On the other hand, I maight be freakin’ wrong. Guess I’ll find out soon…
Thanks to share this, was looking for this :)
This post helps a lot, thanks! I’m not too sure about people being actually ‘scared’ (“Default 404 errors may result in a higher bounce rate, because people are scared”), it’s more likely they think your website is broken ;-)
This is something i had long realized as important. I so hate those canned messages. This is the 404 page i’ve been using for a while now:
http://www.azevedoecastro.eu/something.htm
It does it’s job breaking the ice.
MAC :)
Excellent excellent work! I am gonna start on mine as soon as possible. Thanks for the tips and the code!
Very creative idea. thanks a lot for posting a such tremendous posting
Wow. This is one of the most all-encompassing post on 404 error pages for WP-powered sites. I’ve seen plenty of featured 404 designs on other sites but this is one of the rare instances where the author actually dissects the problem and inner workings of 404, coupled with useful tips to create a more user-friendly 404 page. Thanks Jeff, yet again you’ve churned out a wonderful article.
I love the recommended posts for smart 404 pages. Majority of the 404 pages usually include a message, sometimes an image, and then a search field and that’s the end of the story. Rendering a list of posts will help users to re-orientate themselves after crashing into a 404 page :) that’s a very smart tip! Just one question though – since you’ve mentioned that WP will redirect failed requests to the 404 page, and that we’re calling entries from the database, will that overload the server? Not a very major issue though – since probably the index.php will overload the server first during a traffic spike, or the post.php / page.php.
Have a great weekend! Sorry for not dropping by lately, university has been sucking the life outta me :P hope you’re doing good!
@JeffM: Great info. Thanks for sharing and making the article even better. On your points:
1) Yes, that is correct, the actual 404 error pages are only served for missing pages, not individual assets such as CSS/JS files, images, and so on. For these, the server will still return a 404 response, which enables us to monitor missing files via error logs et al.

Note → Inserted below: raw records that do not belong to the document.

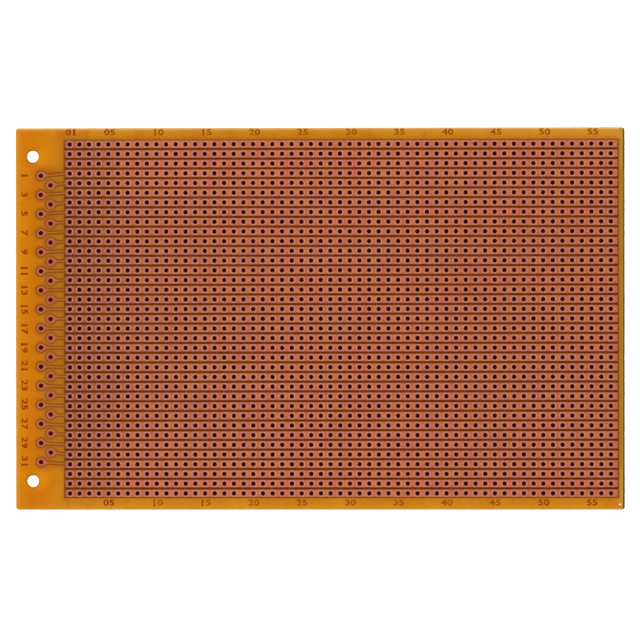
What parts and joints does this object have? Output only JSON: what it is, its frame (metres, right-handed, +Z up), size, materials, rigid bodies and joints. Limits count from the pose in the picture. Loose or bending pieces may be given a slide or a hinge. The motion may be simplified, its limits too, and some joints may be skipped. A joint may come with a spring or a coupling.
{
  "type": "prototype board",
  "caption": "Flat punched hard-paper prototype board with parallel copper strips, a fan-out to staggered connector pads at one end and two connector fixing holes.",
  "frame": {"origin": "middle of the underside, on the surface that the board lies on", "axes": "+X along the board from the connector end to the far end, +Y across it towards contact 1, +Z up out of the copper side"},
  "size_m": [0.16, 0.1, 0.0015],
  "materials": {
    "laminate": "amber phenolic hard paper with a smooth resin face, slightly translucent",
    "copper": "etched copper foil under a thin solderable lacquer, satin, pinkish"
  },
  "bodies": {
    "root": {"board": "laminate", "copper_strip_01": "copper", "copper_strip_02": "copper", "copper_strip_03": "copper", "copper_strip_04": "copper", "copper_strip_05": "copper", "copper_strip_06": "copper", "copper_strip_07": "copper", "copper_strip_08": "copper", "copper_strip_09": "copper", "copper_strip_10": "copper", "copper_strip_11": "copper", "copper_strip_12": "copper", "copper_strip_13": "copper", "copper_strip_14": "copper", "copper_strip_15": "copper", "copper_strip_16": "copper", "copper_strip_17": "copper", "copper_strip_18": "copper", "copper_strip_19": "copper", "copper_strip_20": "copper", "copper_strip_21": "copper", "copper_strip_22": "copper", "copper_strip_23": "copper", "copper_strip_24": "copper", "copper_strip_25": "copper", "copper_strip_26": "copper", "copper_strip_27": "copper", "copper_strip_28": "copper", "copper_strip_29": "copper", "copper_strip_30": "copper", "copper_strip_31": "copper", "copper_strip_32": "copper", "copper_strip_33": "copper", "copper_strip_34": "copper", "copper_strip_35": "copper", "copper_strip_36": "copper", "copper_strip_37": "copper"}
  },
  "joints": []
}
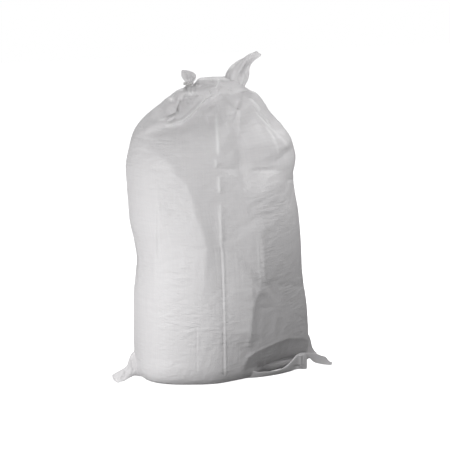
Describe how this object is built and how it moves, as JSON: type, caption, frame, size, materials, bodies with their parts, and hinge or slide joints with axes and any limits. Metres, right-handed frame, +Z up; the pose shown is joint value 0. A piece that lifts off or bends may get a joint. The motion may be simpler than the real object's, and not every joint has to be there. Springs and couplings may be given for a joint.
{
  "type": "woven polypropylene cement bag",
  "caption": "Filled woven polypropylene cement bag standing upright, mouth rolled and tied into two ears, sewn bottom hem with corner ears.",
  "frame": {"origin": "on the floor, at the centre of the flat base that the filled sack stands on", "axes": "+Z up, X along the sack's lay-flat width, front facing -Y"},
  "size_m": [0.559, 0.2636, 0.7934],
  "materials": {
    "woven_polypropylene": "white woven polypropylene tape, semi-gloss",
    "twine": "twisted off-white polypropylene twine, matt",
    "seam_thread": "white sewing thread, matt"
  },
  "bodies": {
    "root": {"woven_sack": "woven_polypropylene", "mouth_twine": "twine", "bottom_seam_thread": "seam_thread"}
  },
  "joints": []
}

2a) Good call. This is an unfortunate side-effect of ignoring directories and files that actually exist in order for the permalink rules to be applied only for the generated URLs specified in the database. Otherwise, life on planet WordPress would be quite chaotic, confusing, and rather impossible. Thankfully, your recommended directive virtually eliminates this issue.
2b) Indeed, the 404 Status header is definitely something that needs to be integrated into any theme’s 404 handling process. Unfortunately, 99% of themes out there simply use the default WordPress 404 page (or some derivative thereof), which is easily verified by running a free online site checker such as the duplicate content checker at Virante.com (404 link removed 2014/02/14). Along with the requisite
meta
tags, adding the status header to your theme’s404.php
page is essential to keeping duplicate content out of the search engines.Thanks again for taking the time to elaborate on these important points. I am looking forward to checking the results of adding your recommended htaccess directive. ;)
@kodegeek: My pleasure — glad you enjoyed it :)
@Leon: yes, I suppose that was a bit over the top — although some people do scare quite easily.
@Miguel Azevedo e Castro: Nice one! Looks like you’re staying plenty busy!
@Bene, @yustana: You’re welcome! Thanks for the feedback.
Hi Teddy, thanks for dropping by! Always nice to see you online :)
I am glad you enjoyed the article, and will try to answer your question about overloading the server. Yes, it is a possibility, but as JeffM points out, there is an easy way to eliminate a great deal of 404s for individual page assets. By adding the htaccess directive to your permalink rules, you ensure that WordPress ignores any requests for CSS/JS files, images, and so on. This alone will save resources, but it is also important to optimize your theme’s
404.php
page. Because it is served for every missing URL on under your WordPress directory, it is a good idea to keep it as lightweight as possible (but not at the expense of usability!). At one point, the number of 404s was so great here at Perishable Press (mostly because of spammers, crackers, et al), that I removed the404.php
file completely and just let Apache deliver its ultra-lightweight default error page. Then, once I gained better control of the malicious requests, things calmed down and I reinstated the404.php
file.I hope you are doing well! Best of luck to you at the University! :)
Jeff:
Thanks for that. Can we just make it crystal clear that the ‘Status’ we’re referring to is a server response header that’s in addition to the HTTP 1.x header:
if ( is_404() ) header('Status: 404 Not Found');
or similar.
Use FF’s ‘LiveHeaders’ or IE’s ‘ieHTTPHeaders’ addons to watch the request/response dialogues.
On Redirection:
My philosophy on 404 is this: it’s a dead end, so deal with it in as lightweight a fashion as possible. Pragmatic, huh?
I never automatically redirect, to ensure that when the 404 error page hits the browser, the borked URL is visible in the address bar. With a nice custom 404 like those in the gallery above, your visitor has landed in your safety net, and your job is done at a minimum cost in resources. If your custom page has done its job, all the visitor needs is a text link to a fairly static page like ‘Home’ and they’ll surely come to roost.
‘Smart’ responses sometimes go too far, and are a waste of human resources IMHO ;)
Greetings,
I really liked this article. I will be using it for reference.
There was one site that I do not remember the url of, but which had an amazing 404 system. Each time you went to the 404 page it displayed a different page. Each one had a comedy conversation between the server and the browser (or something like that). We kept on going back to it over and over just to read the 404 page!